> **The exercise**
Reproduce each line exactly. Skip none.

> **Supplied material**
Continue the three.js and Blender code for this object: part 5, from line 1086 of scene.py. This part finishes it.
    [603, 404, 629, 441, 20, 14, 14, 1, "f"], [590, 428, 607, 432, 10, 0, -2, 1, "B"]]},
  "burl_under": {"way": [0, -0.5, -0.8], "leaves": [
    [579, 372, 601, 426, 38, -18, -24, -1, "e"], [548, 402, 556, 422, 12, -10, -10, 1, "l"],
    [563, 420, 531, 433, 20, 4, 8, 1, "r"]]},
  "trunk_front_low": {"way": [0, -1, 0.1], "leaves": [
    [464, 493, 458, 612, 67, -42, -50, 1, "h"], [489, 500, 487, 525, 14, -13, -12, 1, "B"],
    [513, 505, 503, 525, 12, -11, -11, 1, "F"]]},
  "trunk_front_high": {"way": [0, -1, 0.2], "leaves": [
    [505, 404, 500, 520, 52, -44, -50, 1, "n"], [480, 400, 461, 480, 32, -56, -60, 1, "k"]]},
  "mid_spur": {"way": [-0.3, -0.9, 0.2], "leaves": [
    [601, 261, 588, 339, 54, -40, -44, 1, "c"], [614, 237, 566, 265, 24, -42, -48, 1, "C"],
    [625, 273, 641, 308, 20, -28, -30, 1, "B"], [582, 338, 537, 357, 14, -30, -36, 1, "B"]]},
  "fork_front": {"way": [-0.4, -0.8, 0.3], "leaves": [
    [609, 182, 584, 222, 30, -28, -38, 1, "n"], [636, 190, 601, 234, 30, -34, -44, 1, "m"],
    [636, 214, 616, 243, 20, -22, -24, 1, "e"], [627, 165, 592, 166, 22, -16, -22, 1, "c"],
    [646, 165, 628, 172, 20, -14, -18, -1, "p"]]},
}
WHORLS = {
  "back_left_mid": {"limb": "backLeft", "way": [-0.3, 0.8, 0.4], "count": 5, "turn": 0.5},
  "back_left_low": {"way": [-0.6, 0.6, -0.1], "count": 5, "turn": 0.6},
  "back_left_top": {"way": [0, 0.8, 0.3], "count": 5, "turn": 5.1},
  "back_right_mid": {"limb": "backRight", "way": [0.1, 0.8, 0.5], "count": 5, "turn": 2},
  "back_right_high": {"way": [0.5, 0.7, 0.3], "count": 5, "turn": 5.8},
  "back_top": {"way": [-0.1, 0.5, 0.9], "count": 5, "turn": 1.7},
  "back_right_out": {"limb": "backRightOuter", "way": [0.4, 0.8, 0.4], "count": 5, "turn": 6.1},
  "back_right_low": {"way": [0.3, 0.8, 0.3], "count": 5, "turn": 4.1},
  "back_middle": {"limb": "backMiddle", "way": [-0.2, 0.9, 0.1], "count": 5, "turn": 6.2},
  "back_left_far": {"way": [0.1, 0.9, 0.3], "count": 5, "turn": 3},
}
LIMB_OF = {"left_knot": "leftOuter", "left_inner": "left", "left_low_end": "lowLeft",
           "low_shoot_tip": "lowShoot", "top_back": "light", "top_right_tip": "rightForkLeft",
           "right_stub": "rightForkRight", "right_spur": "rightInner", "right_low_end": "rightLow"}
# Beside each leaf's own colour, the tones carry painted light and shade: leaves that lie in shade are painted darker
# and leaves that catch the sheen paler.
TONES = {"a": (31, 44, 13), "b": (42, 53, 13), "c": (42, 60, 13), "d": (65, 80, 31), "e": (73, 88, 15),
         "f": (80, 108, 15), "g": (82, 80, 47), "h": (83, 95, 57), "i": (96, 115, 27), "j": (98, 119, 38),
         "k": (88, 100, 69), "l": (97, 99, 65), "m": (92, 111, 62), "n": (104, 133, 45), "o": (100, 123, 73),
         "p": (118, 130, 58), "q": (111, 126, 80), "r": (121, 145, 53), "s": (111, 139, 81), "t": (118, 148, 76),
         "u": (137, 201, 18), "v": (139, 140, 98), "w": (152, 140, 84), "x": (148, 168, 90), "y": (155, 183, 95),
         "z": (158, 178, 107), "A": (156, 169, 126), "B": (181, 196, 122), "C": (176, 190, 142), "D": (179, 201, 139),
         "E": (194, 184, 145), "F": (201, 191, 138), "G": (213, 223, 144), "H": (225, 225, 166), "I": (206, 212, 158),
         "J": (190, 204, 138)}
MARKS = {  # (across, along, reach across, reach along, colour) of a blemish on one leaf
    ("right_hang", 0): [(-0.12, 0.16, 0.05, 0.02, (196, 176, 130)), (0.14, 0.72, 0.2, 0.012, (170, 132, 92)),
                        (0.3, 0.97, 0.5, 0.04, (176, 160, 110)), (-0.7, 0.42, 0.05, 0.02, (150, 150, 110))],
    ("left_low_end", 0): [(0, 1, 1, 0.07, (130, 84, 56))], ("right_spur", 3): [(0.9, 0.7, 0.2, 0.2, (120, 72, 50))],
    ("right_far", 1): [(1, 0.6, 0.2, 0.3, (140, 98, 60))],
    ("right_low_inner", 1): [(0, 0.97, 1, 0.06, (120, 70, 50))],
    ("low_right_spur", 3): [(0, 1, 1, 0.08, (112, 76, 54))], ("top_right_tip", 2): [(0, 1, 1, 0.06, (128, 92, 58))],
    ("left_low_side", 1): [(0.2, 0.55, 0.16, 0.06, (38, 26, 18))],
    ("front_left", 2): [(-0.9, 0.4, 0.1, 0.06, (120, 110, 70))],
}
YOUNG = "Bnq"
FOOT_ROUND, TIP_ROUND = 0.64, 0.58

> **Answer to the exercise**
Continue the three.js and Blender code for this object: part 5, from line 1086 of scene.py. This part finishes it.
    [603, 404, 629, 441, 20, 14, 14, 1, "f"], [590, 428, 607, 432, 10, 0, -2, 1, "B"]]},
  "burl_under": {"way": [0, -0.5, -0.8], "leaves": [
    [579, 372, 601, 426, 38, -18, -24, -1, "e"], [548, 402, 556, 422, 12, -10, -10, 1, "l"],
    [563, 420, 531, 433, 20, 4, 8, 1, "r"]]},
  "trunk_front_low": {"way": [0, -1, 0.1], "leaves": [
    [464, 493, 458, 612, 67, -42, -50, 1, "h"], [489, 500, 487, 525, 14, -13, -12, 1, "B"],
    [513, 505, 503, 525, 12, -11, -11, 1, "F"]]},
  "trunk_front_high": {"way": [0, -1, 0.2], "leaves": [
    [505, 404, 500, 520, 52, -44, -50, 1, "n"], [480, 400, 461, 480, 32, -56, -60, 1, "k"]]},
  "mid_spur": {"way": [-0.3, -0.9, 0.2], "leaves": [
    [601, 261, 588, 339, 54, -40, -44, 1, "c"], [614, 237, 566, 265, 24, -42, -48, 1, "C"],
    [625, 273, 641, 308, 20, -28, -30, 1, "B"], [582, 338, 537, 357, 14, -30, -36, 1, "B"]]},
  "fork_front": {"way": [-0.4, -0.8, 0.3], "leaves": [
    [609, 182, 584, 222, 30, -28, -38, 1, "n"], [636, 190, 601, 234, 30, -34, -44, 1, "m"],
    [636, 214, 616, 243, 20, -22, -24, 1, "e"], [627, 165, 592, 166, 22, -16, -22, 1, "c"],
    [646, 165, 628, 172, 20, -14, -18, -1, "p"]]},
}
WHORLS = {
  "back_left_mid": {"limb": "backLeft", "way": [-0.3, 0.8, 0.4], "count": 5, "turn": 0.5},
  "back_left_low": {"way": [-0.6, 0.6, -0.1], "count": 5, "turn": 0.6},
  "back_left_top": {"way": [0, 0.8, 0.3], "count": 5, "turn": 5.1},
  "back_right_mid": {"limb": "backRight", "way": [0.1, 0.8, 0.5], "count": 5, "turn": 2},
  "back_right_high": {"way": [0.5, 0.7, 0.3], "count": 5, "turn": 5.8},
  "back_top": {"way": [-0.1, 0.5, 0.9], "count": 5, "turn": 1.7},
  "back_right_out": {"limb": "backRightOuter", "way": [0.4, 0.8, 0.4], "count": 5, "turn": 6.1},
  "back_right_low": {"way": [0.3, 0.8, 0.3], "count": 5, "turn": 4.1},
  "back_middle": {"limb": "backMiddle", "way": [-0.2, 0.9, 0.1], "count": 5, "turn": 6.2},
  "back_left_far": {"way": [0.1, 0.9, 0.3], "count": 5, "turn": 3},
}
LIMB_OF = {"left_knot": "leftOuter", "left_inner": "left", "left_low_end": "lowLeft",
           "low_shoot_tip": "lowShoot", "top_back": "light", "top_right_tip": "rightForkLeft",
           "right_stub": "rightForkRight", "right_spur": "rightInner", "right_low_end": "rightLow"}
# Beside each leaf's own colour, the tones carry painted light and shade: leaves that lie in shade are painted darker
# and leaves that catch the sheen paler.
TONES = {"a": (31, 44, 13), "b": (42, 53, 13), "c": (42, 60, 13), "d": (65, 80, 31), "e": (73, 88, 15),
         "f": (80, 108, 15), "g": (82, 80, 47), "h": (83, 95, 57), "i": (96, 115, 27), "j": (98, 119, 38),
         "k": (88, 100, 69), "l": (97, 99, 65), "m": (92, 111, 62), "n": (104, 133, 45), "o": (100, 123, 73),
         "p": (118, 130, 58), "q": (111, 126, 80), "r": (121, 145, 53), "s": (111, 139, 81), "t": (118, 148, 76),
         "u": (137, 201, 18), "v": (139, 140, 98), "w": (152, 140, 84), "x": (148, 168, 90), "y": (155, 183, 95),
         "z": (158, 178, 107), "A": (156, 169, 126), "B": (181, 196, 122), "C": (176, 190, 142), "D": (179, 201, 139),
         "E": (194, 184, 145), "F": (201, 191, 138), "G": (213, 223, 144), "H": (225, 225, 166), "I": (206, 212, 158),
         "J": (190, 204, 138)}
MARKS = {  # (across, along, reach across, reach along, colour) of a blemish on one leaf
    ("right_hang", 0): [(-0.12, 0.16, 0.05, 0.02, (196, 176, 130)), (0.14, 0.72, 0.2, 0.012, (170, 132, 92)),
                        (0.3, 0.97, 0.5, 0.04, (176, 160, 110)), (-0.7, 0.42, 0.05, 0.02, (150, 150, 110))],
    ("left_low_end", 0): [(0, 1, 1, 0.07, (130, 84, 56))], ("right_spur", 3): [(0.9, 0.7, 0.2, 0.2, (120, 72, 50))],
    ("right_far", 1): [(1, 0.6, 0.2, 0.3, (140, 98, 60))],
    ("right_low_inner", 1): [(0, 0.97, 1, 0.06, (120, 70, 50))],
    ("low_right_spur", 3): [(0, 1, 1, 0.08, (112, 76, 54))], ("top_right_tip", 2): [(0, 1, 1, 0.06, (128, 92, 58))],
    ("left_low_side", 1): [(0.2, 0.55, 0.16, 0.06, (38, 26, 18))],
    ("front_left", 2): [(-0.9, 0.4, 0.1, 0.06, (120, 110, 70))],
}
YOUNG = "Bnq"
FOOT_ROUND, TIP_ROUND = 0.64, 0.58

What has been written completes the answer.